- Видели ли вы его когда-нибудь действительно влюбленным, а не в его книгах?
- Вы сейчас заставите его оробеть, - отвечал мой приятель за меня. - Он не привык к «коннетаблизму».
Он придумал это словечко, чтобы определить своеобразное насмешливое направление ума молодой женщины. У всякой другой подобный тон отдавал бы просто дурным воспитанием. В ней это была привилегия женщины высшего порядка, носящей историческое имя, не имея, впрочем, на то права. Эта претензия на принадлежность к высшей аристократии составляла, вероятно, слабую струнку этой хорошенькой плебейки, произведенной в аристократки, благодаря миллионам лабазника, ее свекра, и ее отца Тараваля, биржевика: она улыбнулась на эту лесть, которую я про себя назвал пошлостью.
Г-жа Бонниве продолжала говорить со мной, не сводя глаз с Молана:
- Впрочем, я и без вашего ответа знаю, что на этот раз он попался и сильно… Что она умна, эта маленькая Фавье? - настаивала г-жа Бонниве.
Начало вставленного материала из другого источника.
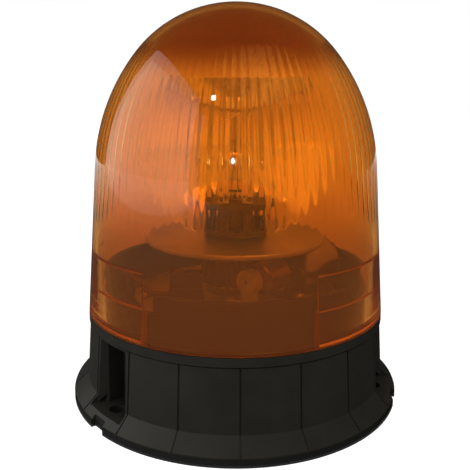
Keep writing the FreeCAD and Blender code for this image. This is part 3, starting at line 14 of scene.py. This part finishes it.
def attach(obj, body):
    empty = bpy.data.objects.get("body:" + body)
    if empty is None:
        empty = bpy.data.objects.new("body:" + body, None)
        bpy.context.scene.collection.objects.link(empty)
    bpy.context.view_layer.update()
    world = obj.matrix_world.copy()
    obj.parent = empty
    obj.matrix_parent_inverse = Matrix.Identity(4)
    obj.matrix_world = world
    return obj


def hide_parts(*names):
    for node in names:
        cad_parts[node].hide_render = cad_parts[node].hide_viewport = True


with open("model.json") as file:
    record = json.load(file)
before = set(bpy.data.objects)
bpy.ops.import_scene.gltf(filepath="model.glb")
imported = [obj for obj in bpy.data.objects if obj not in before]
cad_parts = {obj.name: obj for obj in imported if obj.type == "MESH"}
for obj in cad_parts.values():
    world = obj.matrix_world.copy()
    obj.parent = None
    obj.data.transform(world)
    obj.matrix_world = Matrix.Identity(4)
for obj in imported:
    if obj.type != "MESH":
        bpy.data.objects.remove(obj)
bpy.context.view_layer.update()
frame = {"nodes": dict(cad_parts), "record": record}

- Очень, - с живостью отвечал я вполне искренно. Но во всяком случае, если бы я этого и не думал, то ответил бы так, чтобы досадить этому созданию, один вид которого глубоко раздражал меня. Я пустился в восторженные похвалы бедной девушки, которой почти не знал и которая только что так разочаровала меня своей неожиданной вульгарностью. Жак слушал, как я рассыпался в похвалах его любовнице, произнося целые дифирамбы, с удивлением, которое г-жа Бонниве истолковала, как подозрительность. Она была не такой женщиной, чтобы не воспользоваться случаем посеять раздор между двумя друзьями. Для меня такое инстинктивное проявление симпатии или антипатии к чувствам другого служит пробным камнем определения характеров как женщин, так и мужчин. Достаточно было г-же Бонниве подумать, что мы с Жаком связаны узами искренней дружбы, чтобы в ней тотчас явилось желание внести в нее разлад.
- Каково, - сказала она, - уж не влюблен ли портретист в свою модель. А сегодня мы еще и не начинали писать… - Она засмеялась своим недобрым смехом. Потом, вдруг обернувшись, она сказала своему мужу:
- Решительно, Анри, вы недостаточно двигаетесь, вы толстеете. Это вас старит на десять лет. Вы должны бы брать пример с Сеннетерра.
Не мешает прибавить, что «загонщик» в этот вечер был навощен и подправлен, как старая мебель, так что эта похвала его кажущейся молодости была ужасной иронией.
- Ну, не сердитесь, - закончила она, - и возьмите все винограду, он чудный.
«Миленькое дитя, - подумал я про себя, в то время как она протягивала нам коробку со своенравным видом, более жеманным, чем грациозным, - когда ее укладывают спать?» Я заметил, что, отпуская эту насмешку по адресу своего супруга, она взглянула на меня. В этой натуре, в основе которой не было правдивости, постоянно господствовали два стремления, олицетворявшие ее два недостатка: болезненное стремление произвести эффект, развившееся в ней в силу чрезмерного светского успеха, и еще более болезненное стремление во что бы то ни стало испытывать волнение, являющееся результатом тайной развращенности, развившей в ней пресыщение, и отсутствие сердца. Говорил ли я, что она была матерью и не любила своего ребенка, отданного на попечение отцов-иезуитов на многие годы? Она не могла жить, не удивляя, и чувствовала странное влечение к ощущению страха; она находила особое наслаждение в том, чтобы вызывать гнев мужчины. За неимением серьезных случаев, она пользовалась малейшими ребяческими выходками, чтобы доставить себе эти два ощущения, как, например: смутить неизвестного художника приемами, прямо противоречащими ее социальным претензиям, и зажечь в глазах мужа из-за пустяков огонь недовольства, который я в них видел. Сеннетерр и Бонниве, однако, принялись смеяться тем же смехом, каким смеялись Турнад и Фигон в уборной актрисы. Я тотчас уловил это сходство, как это бывает со мной во всех случаях, когда мне приходится встречаться с тем, что называется высшим классом. Актриса и светская женщина обе отличались дурным тоном. Только в дурном тоне изящного Берн-Джонса сказывалась страстность души, необыкновенная способность увлекаться, тогда как у г-жи Бонниве это был несносный и своенравный каприз избалованного ребенка, но весьма чуткого, так как от него ничто не ускользало, даже антипатия такого в сущности безразличного для нее человека, как я, и дурное расположение мужа, скрытое за этим смехом а Lа Турнад.